● What is needed:
Using the material below, copy every line where "object" appears.

--- START Given entries ---

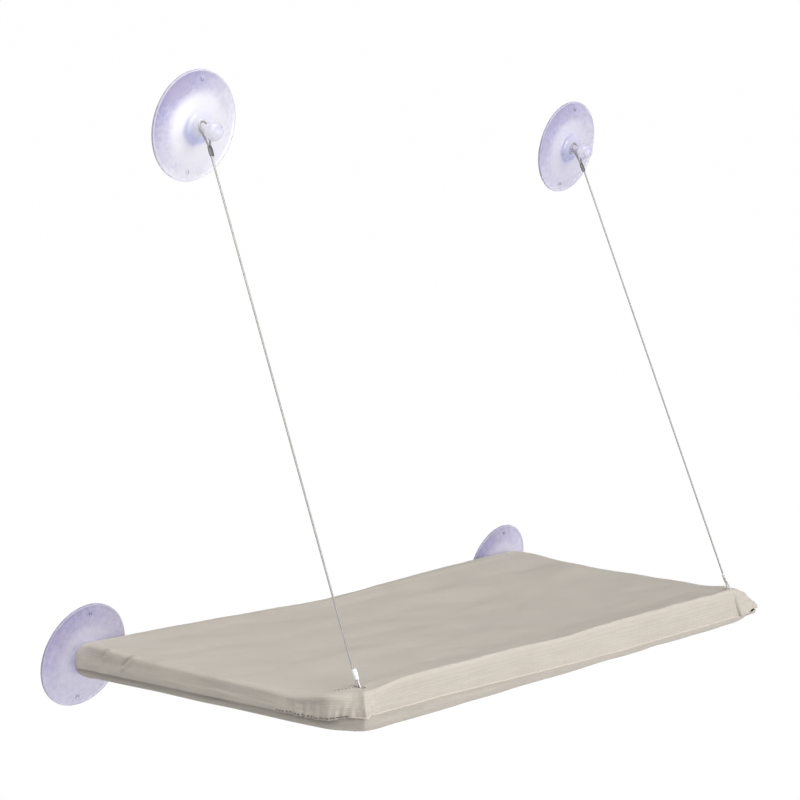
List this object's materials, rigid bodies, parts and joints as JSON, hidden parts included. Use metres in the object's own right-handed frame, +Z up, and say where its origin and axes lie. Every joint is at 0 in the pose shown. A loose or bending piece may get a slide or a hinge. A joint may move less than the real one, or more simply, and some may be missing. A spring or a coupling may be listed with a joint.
{
  "type": "window mounted cat perch",
  "caption": "Cloth covered tube frame platform that hangs on a window pane from suction cups, with steel cables to its front corners and a ball hinge at the rear.",
  "frame": {"origin": "on the window pane, midway between the axes of the two lower suction cups", "axes": "+Y points into the pane, the room and the platform's front edge are on -Y; +Z is up along the pane; +X is to the right as seen from the room"},
  "size_m": [0.666, 0.3027, 0.535],
  "materials": {
    "clear_vinyl": "clear soft vinyl with a faint lavender tint, glossy",
    "ferrule_metal": "crimped bright aluminium",
    "cable_steel": "bare twisted steel wire rope",
    "frame_tube": "extruded white plastic tube",
    "frame_fitting": "moulded dark plastic",
    "fixing_steel": "zinc plated steel",
    "cover_cloth": "warm beige woven polyester with a thin lining",
    "binding_thread": "stitched edge in matching thread",
    "flap_tape": "hook and loop tape"
  },
  "bodies": {
    "window_cups": {"suction_cup_upper_left": "clear_vinyl", "suction_cup_upper_right": "clear_vinyl", "suction_cup_lower_left": "clear_vinyl", "suction_cup_lower_right": "clear_vinyl", "upper_ferrule_left": "ferrule_metal", "upper_ferrule_right": "ferrule_metal"},
    "platform": {"front_tube": "frame_tube", "rear_tube": "frame_tube", "left_tube": "frame_tube", "right_tube": "frame_tube", "front_left_corner": "frame_fitting", "front_right_corner": "frame_fitting", "rear_left_corner": "frame_fitting", "rear_right_corner": "frame_fitting", "frame_screws": "fixing_steel", "cable_pins": "fixing_steel", "cable_left": "cable_steel", "cable_right": "cable_steel", "lower_ferrule_left": "ferrule_metal", "lower_ferrule_right": "ferrule_metal", "cover_top_panel": "cover_cloth", "cover_bottom_panel": "cover_cloth", "cover_front_band": "cover_cloth", "cover_rear_band": "cover_cloth", "cover_left_band": "cover_cloth", "cover_right_band": "cover_cloth", "cover_seam": "binding_thread", "cable_buttonholes": "binding_thread", "knob_opening_left": "binding_thread", "knob_opening_right": "binding_thread", "cover_left_flap": "cover_cloth", "cover_right_flap": "cover_cloth", "flap_hook_tape_left": "flap_tape", "flap_hook_tape_right": "flap_tape", "flap_loop_tape_left": "flap_tape", "flap_loop_tape_right": "flap_tape"}
  },
  "joints": [
    {"name": "platform_tilt", "type": "hinge", "parent": "window_cups", "child": "platform", "pos_m": [0, -0.0231, 0], "axis": [-1, 0, 0], "range_deg": [0, 12], "deforming": ["cable_left", "cable_right"]}
  ]
}
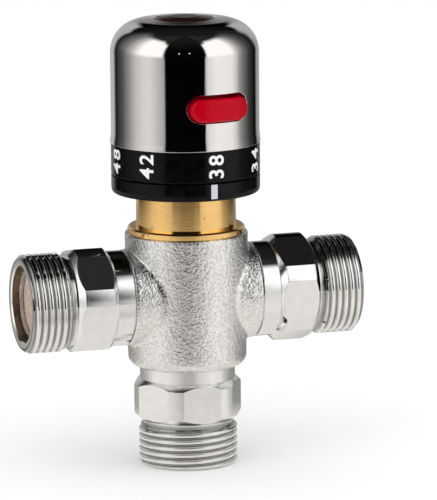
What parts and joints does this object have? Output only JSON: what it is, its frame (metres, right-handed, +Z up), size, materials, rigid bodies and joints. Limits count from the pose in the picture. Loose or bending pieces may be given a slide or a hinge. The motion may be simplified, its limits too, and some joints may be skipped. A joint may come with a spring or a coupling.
{
  "type": "thermostatic mixing valve",
  "caption": "Three-way thermostatic mixing valve: chromed cast tee with equal male pipe ends, brass neck and a graduated knob with a red safety button.",
  "frame": {"origin": "centre of the outlet's end face, at the mouth of its bore", "axes": "+Z up along the knob's axis, -X the hot inlet, +X the cold inlet"},
  "size_m": [0.092, 0.0412, 0.1209],
  "materials": {
    "cast_chrome": "sand-cast surface under chrome plate, pearly",
    "bright_chrome": "turned and bright chrome plated",
    "knob_chrome": "dark mirror chrome",
    "bare_brass": "turned, satin",
    "wax_copper": "copper capsule, satin",
    "spring_steel": "stainless, drawn",
    "strainer_weave": "fine woven wire, dull",
    "gloss_black": "moulded, glossy",
    "button_red": "moulded, satin gloss",
    "inner_plastic": "moulded, matt",
    "seal_rubber": "moulded rubber"
  },
  "bodies": {
    "valve_body": {"body_casting": "cast_chrome", "hot_union": "bright_chrome", "cold_union": "bright_chrome", "hot_union_seal": "seal_rubber", "cold_union_seal": "seal_rubber", "hot_strainer_ring": "spring_steel", "cold_strainer_ring": "spring_steel", "hot_strainer_mesh": "strainer_weave", "cold_strainer_mesh": "strainer_weave", "hot_check_cage": "inner_plastic", "cold_check_cage": "inner_plastic", "hot_check_spring": "spring_steel", "cold_check_spring": "spring_steel", "cartridge_sleeve": "inner_plastic", "sleeve_seals": "seal_rubber", "cold_seat": "bare_brass", "return_spring": "spring_steel", "bonnet": "bare_brass", "bonnet_seal": "seal_rubber", "index_ring": "gloss_black", "index_ring_clip": "spring_steel"},
    "knob": {"spindle": "bare_brass", "spindle_seals": "seal_rubber", "spindle_clip": "spring_steel", "knob_hub": "inner_plastic", "knob_screw": "spring_steel", "knob_shell": "knob_chrome", "scale_ring": "gloss_black", "knob_cap": "gloss_black", "button_spring": "spring_steel"},
    "button": {"safety_button": "button_red"},
    "adjuster": {"adjuster": "bare_brass", "overload_spring": "spring_steel", "overload_plunger": "bare_brass", "plunger_clip": "spring_steel", "element_pin": "spring_steel"},
    "shuttle": {"shuttle": "inner_plastic", "shuttle_seal": "seal_rubber", "wax_element": "wax_copper"},
    "hot_poppet": {"hot_check_poppet": "inner_plastic", "hot_check_seal": "seal_rubber"},
    "cold_poppet": {"cold_check_poppet": "inner_plastic", "cold_check_seal": "seal_rubber"}
  },
  "joints": [
    {"name": "knob_turn", "type": "hinge", "parent": "valve_body", "child": "knob", "pos_m": [0, 0, 0.0876], "axis": [0, 0, 1], "range_deg": [-152, 152]},
    {"name": "adjuster_feed", "type": "slide", "parent": "valve_body", "child": "adjuster", "axis": [0, 0, 1], "range_m": [-0.00127, 0.00127]},
    {"name": "shuttle_slide", "type": "slide", "parent": "valve_body", "child": "shuttle", "axis": [0, 0, 1], "range_m": [-0.0006, 0.0006], "stiffness_N_per_m": 1500, "deforming": ["return_spring"]},
    {"name": "hot_check_open", "type": "slide", "parent": "valve_body", "child": "hot_poppet", "axis": [1, 0, 0], "range_m": [0, 0.0035], "stiffness_N_per_m": 100, "springref_m": -0.003, "deforming": ["hot_check_spring"]},
    {"name": "cold_check_open", "type": "slide", "parent": "valve_body", "child": "cold_poppet", "axis": [-1, 0, 0], "range_m": [0, 0.0035], "stiffness_N_per_m": 100, "springref_m": -0.003, "deforming": ["cold_check_spring"]},
    {"name": "button_press", "type": "slide", "parent": "knob", "child": "button", "axis": [-0.1564, 0.9877, 0], "range_m": [0, 0.0018], "stiffness_N_per_m": 900, "springref_m": -0.0012, "deforming": ["button_spring"]}
  ],
  "couplings": [
    {"joint": "knob_turn", "follows": "adjuster_feed", "rad_per_m": 2094.4}
  ]
}
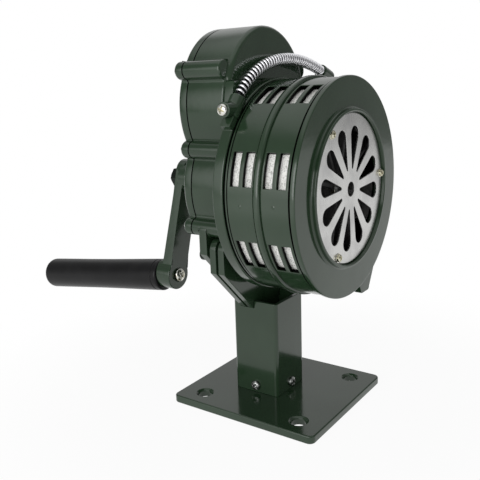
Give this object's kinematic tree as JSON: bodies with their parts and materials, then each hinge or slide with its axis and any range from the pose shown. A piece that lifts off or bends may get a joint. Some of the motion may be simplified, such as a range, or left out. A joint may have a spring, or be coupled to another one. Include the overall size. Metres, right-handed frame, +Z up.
{
  "type": "hand crank siren",
  "caption": "Hand crank siren: a slotted horn drum with a petal grille, geared crank with round grip, spring carrying handle, square post and bolt-down base plate.",
  "frame": {"origin": "centre of the base plate's underside, which is the centre of its four bolt holes", "axes": "+Z up along the post, the horn's mouth faces -Y, the crank and its grip are at +Y, +X is to the right seen from the horn's mouth side looking along +Y"},
  "size_m": [0.1622, 0.3109, 0.2935],
  "materials": {
    "enamel": "dark olive green gloss enamel",
    "satin_sheet": "satin",
    "plated": "bright zinc or nickel plate",
    "steel": "turned and ground",
    "bronze": "sintered",
    "cast_alloy": "rough cast",
    "black_grip": "satin black"
  },
  "bodies": {
    "frame": {"base_plate": "enamel", "post_socket": "enamel", "post": "enamel", "post_screws": "plated", "saddle_front": "enamel", "saddle_rear": "enamel", "saddle_spacers": "plated", "saddle_bolts": "plated", "gear_housing": "enamel", "rear_cover": "enamel", "cover_screws": "plated", "bearing_carrier": "enamel", "flange_screws": "plated", "rear_flange": "enamel", "stator_drum": "enamel", "front_cover": "enamel", "grille": "satin_sheet", "grille_washers": "plated", "grille_screws": "plated", "handle_core": "steel", "handle_spring": "plated", "handle_socket_left": "enamel", "handle_socket_right": "enamel", "handle_screws": "plated", "rotor_bearings": "steel", "intermediate_bushes": "bronze", "crank_bushes": "bronze"},
    "rotor": {"rotor": "cast_alloy", "rotor_shaft": "steel", "rotor_pinion": "steel", "rotor_nut": "plated"},
    "intermediate": {"intermediate_shaft": "steel", "intermediate_wheel": "steel", "intermediate_pinion": "steel"},
    "crank": {"crank_shaft": "steel", "crank_wheel": "steel", "crank_arm": "enamel", "crank_nut": "plated", "grip_pin": "plated", "grip_nut": "plated"},
    "grip": {"grip": "black_grip"}
  },
  "joints": [
    {"name": "crank_turn", "type": "hinge", "parent": "frame", "child": "crank", "pos_m": [0, 0, 0.1758], "axis": [0, 1, 0], "continuous": true},
    {"name": "grip_spin", "type": "hinge", "parent": "crank", "child": "grip", "pos_m": [-0.02218, 0.085, 0.09582], "axis": [-0.0326, 0.9925, -0.1174], "continuous": true},
    {"name": "intermediate_turn", "type": "hinge", "parent": "frame", "child": "intermediate", "pos_m": [0, 0, 0.2328], "axis": [0, 1, 0], "continuous": true},
    {"name": "rotor_turn", "type": "hinge", "parent": "frame", "child": "rotor", "pos_m": [0, 0, 0.1758], "axis": [0, 1, 0], "continuous": true}
  ],
  "couplings": [
    {"joint": "intermediate_turn", "follows": "crank_turn", "ratio": -3.75},
    {"joint": "rotor_turn", "follows": "crank_turn", "ratio": 14.062}
  ]
}
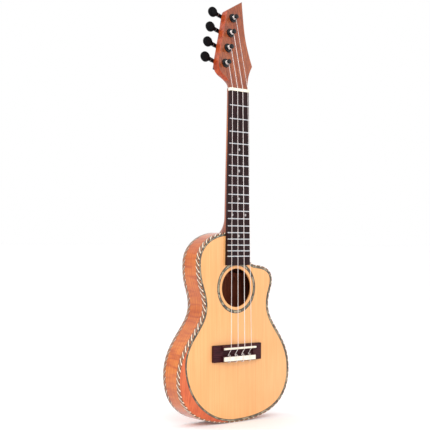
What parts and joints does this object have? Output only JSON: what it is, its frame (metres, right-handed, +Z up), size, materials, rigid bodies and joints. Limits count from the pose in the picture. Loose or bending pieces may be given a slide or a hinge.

--- END Given entries ---

● Answer below:
List this object's materials, rigid bodies, parts and joints as JSON, hidden parts included. Use metres in the object's own right-handed frame, +Z up, and say where its origin and axes lie. Every joint is at 0 in the pose shown. A loose or bending piece may get a slide or a hinge. A joint may move less than the real one, or more simply, and some may be missing. A spring or a coupling may be listed with a joint.
What parts and joints does this object have? Output only JSON: what it is, its frame (metres, right-handed, +Z up), size, materials, rigid bodies and joints. Limits count from the pose in the picture. Loose or bending pieces may be given a slide or a hinge. The motion may be simplified, its limits too, and some joints may be skipped. A joint may come with a spring or a coupling.
Give this object's kinematic tree as JSON: bodies with their parts and materials, then each hinge or slide with its axis and any range from the pose shown. A piece that lifts off or bends may get a joint. Some of the motion may be simplified, such as a range, or left out. A joint may have a spring, or be coupled to another one. Include the overall size. Metres, right-handed frame, +Z up.
What parts and joints does this object have? Output only JSON: what it is, its frame (metres, right-handed, +Z up), size, materials, rigid bodies and joints. Limits count from the pose in the picture. Loose or bending pieces may be given a slide or a hinge.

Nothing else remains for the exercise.